Find the lines with "bodies" in them and copy them out.

━━━━━ Supplied data

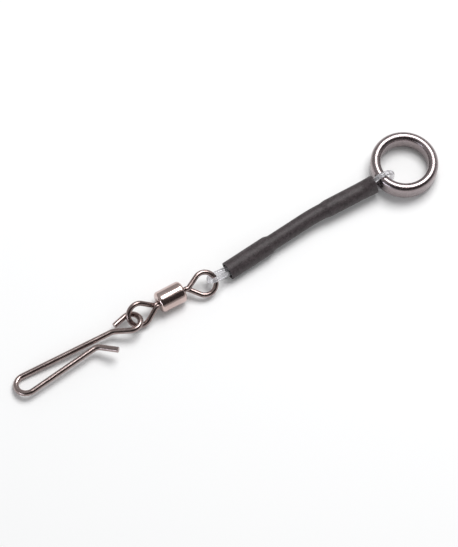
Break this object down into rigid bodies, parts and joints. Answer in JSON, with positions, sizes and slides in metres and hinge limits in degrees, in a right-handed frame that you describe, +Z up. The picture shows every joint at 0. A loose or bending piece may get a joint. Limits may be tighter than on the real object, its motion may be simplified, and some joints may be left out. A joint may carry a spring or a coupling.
{
  "type": "breakaway line connector",
  "caption": "Breakaway line connector: a polished ring and a barrel swivel joined by a sleeved, crimped clear line, with a bent-wire spring clip on the swivel.",
  "frame": {"origin": "centre of the ring's bore", "axes": "+X from the clip towards the ring, +Y the far side as it lies, +Z up from the surface it lies on"},
  "size_m": [0.1086, 0.015, 0.0066],
  "materials": {
    "ring_steel": "polished",
    "clear_nylon": "clear, smooth",
    "sleeve_plastic": "matte, fine grain",
    "crimp_metal": "pressed",
    "barrel_steel": "polished",
    "eye_wire": "bright drawn wire",
    "clip_wire": "bright drawn wire"
  },
  "bodies": {
    "ring": {"ring": "ring_steel"},
    "leader": {"mono_strand": "clear_nylon", "sleeve": "sleeve_plastic", "crimp_ring_end": "crimp_metal", "crimp_swivel_end": "crimp_metal"},
    "line_side": {"line_eye": "eye_wire"},
    "barrel": {"swivel_barrel": "barrel_steel"},
    "clip_side": {"clip_eye": "eye_wire"},
    "clip": {"spring_clip": "clip_wire"}
  },
  "joints": [
    {"name": "leader_turn", "type": "hinge", "parent": "ring", "child": "leader", "pos_m": [0, 0, 0], "axis": [0.0922, 0, 0.9957], "continuous": true},
    {"name": "swivel_swing", "type": "hinge", "parent": "leader", "child": "line_side", "pos_m": [-0.05004, -0.00012, 0.00013], "axis": [-0.037, 0.8981, 0.4382], "range_deg": [-60, 60]},
    {"name": "barrel_spin", "type": "hinge", "parent": "line_side", "child": "barrel", "pos_m": [-0.06054, 0.00133, -0.00027], "axis": [0.9983, -0.0576, 0], "continuous": true},
    {"name": "clip_eye_spin", "type": "hinge", "parent": "barrel", "child": "clip_side", "pos_m": [-0.06054, 0.00133, -0.00027], "axis": [0.9983, -0.0576, 0], "continuous": true},
    {"name": "clip_swing", "type": "hinge", "parent": "clip_side", "child": "clip", "pos_m": [-0.07114, 0.001, -0.00027], "axis": [0.2169, -0.7229, -0.656], "range_deg": [-35, 40]}
  ]
}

━━━━━━━━━━

_Solution for this exercise_
Break this object down into rigid bodies, parts and joints. Answer in JSON, with positions, sizes and slides in metres and hinge limits in degrees, in a right-handed frame that you describe, +Z up. The picture shows every joint at 0. A loose or bending piece may get a joint. Limits may be tighter than on the real object, its motion may be simplified, and some joints may be left out. A joint may carry a spring or a coupling.
  "bodies": {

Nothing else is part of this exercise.